I was being cautious, since disassembly and reassembly is a pain and potentially damaging, so I put the batteries back in and tested the remote as a bare circuit board.
Satisfied all was well, I fitted the circuit board back into the top half of the shell (slightly hooking the infra-red LED at the top under a bit of plastic in the top shell first). Fitting the board is fiddly, you have to get it into the right spot for some plastic pegs to fit through holes in circuit board, and the retaining clips to grab around the edges of the board. Then put the screws back in.
Again being cautious, I fitted the batteries and tested all the buttons. Years of electronics service has taught me that things do pop out of place, and the less times you disassemble tricky things the better.
Finally it was just fitting the back of the case into place. I lined it up, then pressed it together flat—all sides at the same time.
Modifications
While it was apart, I decided to permanently solve the problem of accidentally pressing the Netflix button. I don't have Netflix, and I don't ever intend to get it. So I removed the metal dome from above its button. In the photos, you can see a bit of a texta mark on the white sticky tape next to that particular button. A less permanent solution might have been to put something insulating under the metal dome.
Yes, I know there are some button remapping apps. But I didn't want to be bothered with finding one that was a trojan horse, just doesn't work, or will stop working after some update.
Another button that annoys me is the microphone button.

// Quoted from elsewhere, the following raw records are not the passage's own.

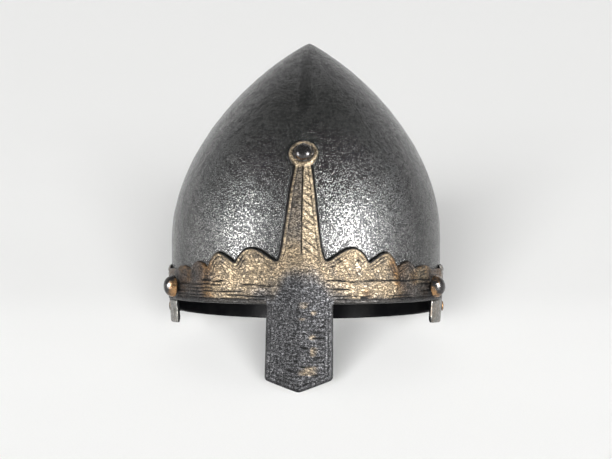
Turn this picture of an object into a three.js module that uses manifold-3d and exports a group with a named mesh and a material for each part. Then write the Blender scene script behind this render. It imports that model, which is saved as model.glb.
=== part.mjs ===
// A nasal helmet: a pointed steel skull, a scalloped brow band with a front bar and a nose guard, a raised
// neck band, and domed rivets. Millimetres, +Z up. The pieces are laid out in the helmet's own upright frame
// (front towards -Y, left ear towards -X, brow edge level) and the whole is then leaned back, so that it
// rests on a floor at Z = 0 by the tip of the nose guard and the back of the neck band.
import * as THREE from "three";
import { mergeVertices } from "three/addons/utils/BufferGeometryUtils.js";
import Module from "manifold-3d";

// Skull: an oval that keeps its width up to SHOULDER_Z and then closes in a pointed arch.
const HALF_WIDTH = 102.6;
const FRONT_LENGTH = 116;
const BACK_LENGTH = 120;
const APEX_Z = 213;
const SHOULDER_Z = 65;
const SKULL_EDGE_Z = 19.6;
const ARCH_FULLNESS = 1.92;
const ARCH_POINT = 0.85;
const SKULL_THICKNESS = 2;
const APEX_LEAN = 2.6;
const KEEL_RISE = 1.6;
const KEEL_WIDTH = 7;
const KEEL_FROM_Z = 130;

// Pieces that touch keep this gap.
const GAP = 0.3;

// Brow band: bottom bead, scalloped top edge, ends under the ear rivets.
const BAND_THICKNESS = 2;
const BAND_BOTTOM_Z = 18.6;
const BAND_END_DEG = 75.5;
const BAND_SIDE_TOP_Z = 41.5;
const BEAD_SHARE = 0.08;
const BEAD_RISE = 0.7;
// Each scallop: where it starts and ends, in degrees from the front, the height of the notch that it
// starts from, and its rise above the line between its notches.
const SCALLOPS = [
  { from: 9.8, to: 26.8, notch: 50.0, rise: 9.4 },
  { from: 26.8, to: 40.1, notch: 48.6, rise: 9.2 },
  { from: 40.1, to: 50.5, notch: 44.2, rise: 5.0 },
  { from: 50.5, to: 63.0, notch: 42.6, rise: 2.8 },
];
const SCALLOP_SKEW = 1.36;
const SCALLOP_ROUNDNESS = 0.8;

// Front bar: half-widths at heights, from the brow band up to the disc.
const BAR_BOTTOM_Z = 44;
const BAR_TOP_Z = 118;
const BAR_HALF_WIDTHS = [
  [19.5, 44],
  [16.6, 51],
  [15, 56],
  [11.9, 78],
  [9.5, 98],
  [6.4, 118],
];
const BAR_THICKNESS = 2.3;
const BAR_KEEL_RISE = 1;

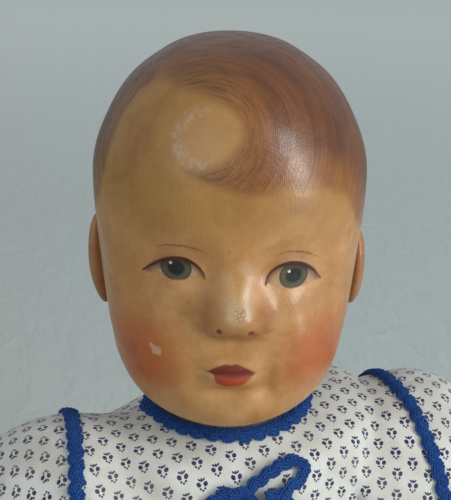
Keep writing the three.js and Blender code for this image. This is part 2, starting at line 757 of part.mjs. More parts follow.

I don't like voice operated gadgets, they tend to be very bad at recognising what I say, you have to know what words it's listening out for, and it's another button that often gets accidentally pressed. Although you can configure the device to not allow the mike, it doesn't ignore the button. You get prompted with an allow the mike pop-up when you press it, interrupting whatever you were doing. I was tempted to neutralise that button, too.
If you don't like listening devices, you could always find where the mike is behind the mike hole in the front casing, and deliberately damage it.